So what I'm going to show you now is a project that I worked on in the last two years as an Amplify UI team member, and I'll tell you some of the decisions that we made and how it went. So who am I? I am a developer at AWS working on the Amplify open-source libraries. You may have seen me online. I have a YouTube channel called ProgramWithEric at eric.video. I've also written some blog posts and I'm also a developer advocate, so recently I have moved roles to being a DA, which has been amazing since I get to talk to so many developers and really talk about Amplify and all the tools that it has.
I like to start the talk with this XKCD comic that talks about how to write good code. You can see at the top you see start project, do things right or do them fast, and then if you go fast, does it work yet? Or if you do things right, do you code well? Are they done yet? But at the bottom, this often happens, is you throw out all your work and start over again. As soon as you create code in any sort of project, after you're quote-unquote done, it becomes something that's a legacy app that needs to be maintained. And what happens is a year, two years pass by, new teams come in, new people come in, the technology's old, it often gets rewritten. And that's actually similar to something that happened with this project that I'm going to talk to you about.

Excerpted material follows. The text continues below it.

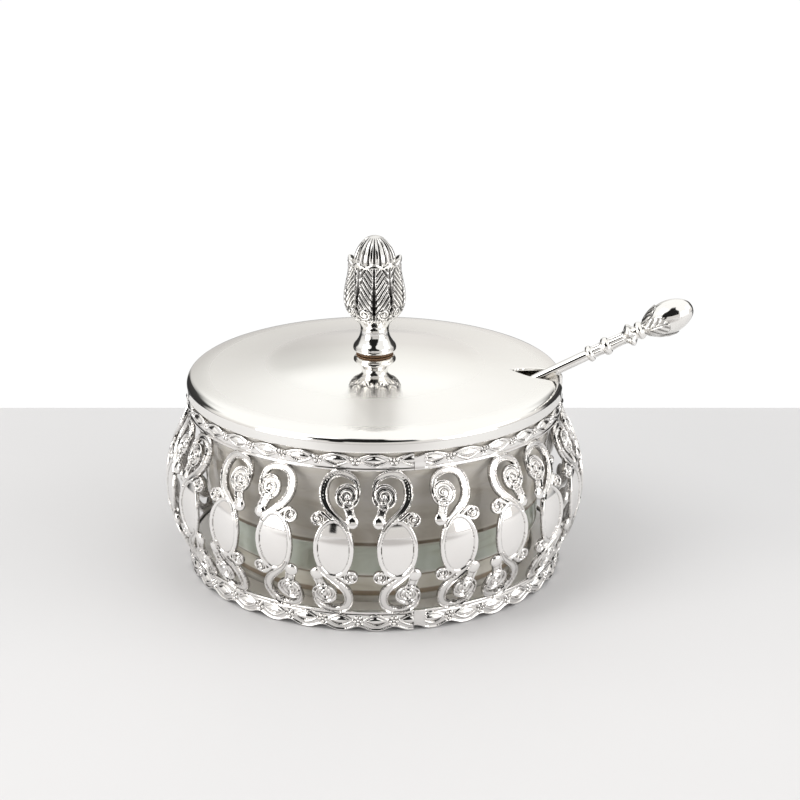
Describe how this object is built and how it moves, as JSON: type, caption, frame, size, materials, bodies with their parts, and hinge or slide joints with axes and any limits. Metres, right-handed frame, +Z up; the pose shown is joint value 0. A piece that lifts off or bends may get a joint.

So the My Project that I want to mention in this talk is this is what I fondly describe as the authenticator, an authentication system. It's a widget, it's sort of like a component that you can add into your application that gives you authentication so you can log into an app, you can sign into, you can create a new account. But it also has authorization, so it's backed by Cognito so you can protect your routes for only authorized users. It's just a minimum amount of boilerplate code that you add to your application to add in an authorization authentication system. And it's completely customizable, supports all sorts of things like federated logins with Google or Amazon, and it also supports multi-factor authentication, so it was quite a big project to take on.
Now we did have two prior versions of this Authenticator in the wild. So it was originally written, I believe, around in 2019, where it was using a really old version of Vue 2. It had then been rewritten to use web components and using Stencil. And this was our third round of rewriting this application, this component, to be more user-friendly. We found that using web components and Stencil had a lot of interesting problems with, especially, password managers and the way the DOM works, and ran into some customization issues. So we decided to rewrite this web component, which was actually working not just for Vue, but React and Angular, and rewrite it also all in the native libraries that they support. So we rewrote the Authenticator using Vue 3. And I'll show you how that worked.
So as this process is going on, I started the team, like I said, happened around a couple of years ago, we came up with a list of requirements that we wanted to make sure we hit. So we had these requirements. First and foremost, accessibility was extremely important, and we'll get into that. We wanted to make sure we also had a small bundle size. One thing that happens often with open source projects, you put them into your application, then you notice that your bundle size doubles in size or triples in size. And we wanted to make sure that we can make it as small as possible. We also, since we were rewriting the Vue Authenticator, we wanted to make sure that we also included code for React and Angular and that we were able to reuse code.